Basically, this isn’t new. Ok, it’s software instead of hardware, fine. The problem is that it was never hard to do in hardware in the first place. Anyone who wanted to could’ve done so for $30.

Sorry to be the bubble-buster in the room but this is not an important development. Moving this to software will accomplish nothing because 99% of the public will still prefer good old 802.11 and PC makers won’t spend another 50 cents on another radio in their boxes, much less $5-$10. The only way this ever becomes a thing is if the government mandates it.

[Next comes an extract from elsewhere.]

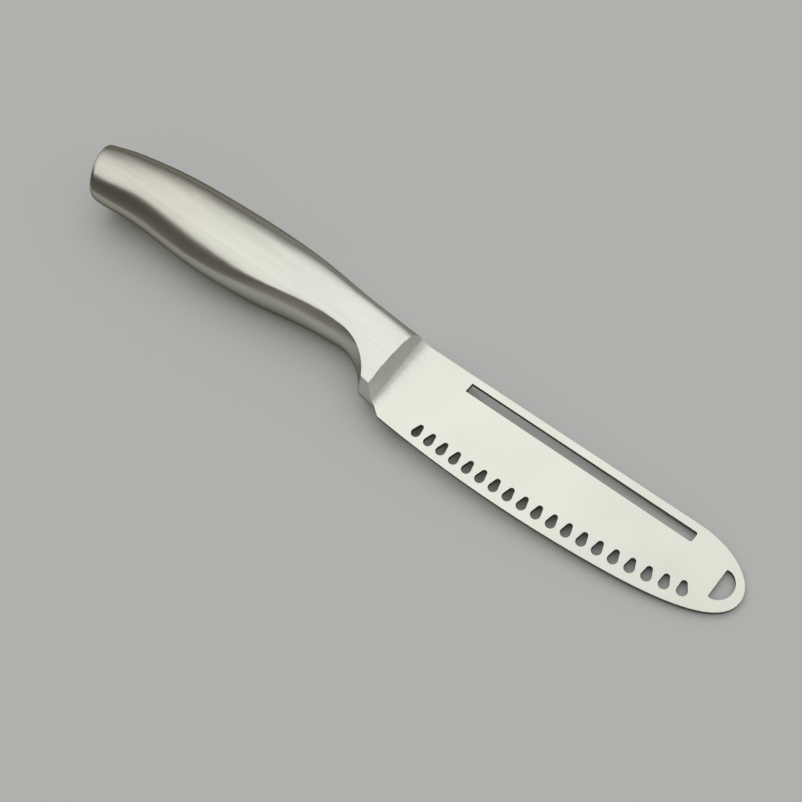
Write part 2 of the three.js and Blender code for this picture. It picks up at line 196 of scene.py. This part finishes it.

Yeah, doesn’t sound like something they’d mandate to me, either.

leichter (profile) says:

It's complicated

Yes, higher frequencies *generally* have lower ranges. But it’s not a straightforward thing – some bands are attenuated much more than others. If you go up to the Terahertz range – the next frontier – this is big deal. But also a big deal is that you’re limited to line-of-sight, highly directional, transmissions. So you end up with very different designs. A hypothetical design for a city is distribution stations at the tops of tall buildings using a band with good propagation characteristics – you can get hundreds of feet – sending to converters stuck on people’s windows. These convert to a different band with limited propagation, so apartments and houses don’t interfere with each other. You have to actively aim at the window units, but that was shown to be practical a couple of years ago.

Building the antennas and such is interesting because their scale is on the order of features on chips. So you actually build your antennas right on the chip with the electronics. I saw some samples which were cool: Some of the classic antenna designs, etched on a chip. But you can actually do much better by designing metamaterials.

Complicated stuff, but it was in the “engineering characterization” phase (i.e., we know that it works, now we need to figure out how to do it practically) 4 or 5 years ago. It’s coming.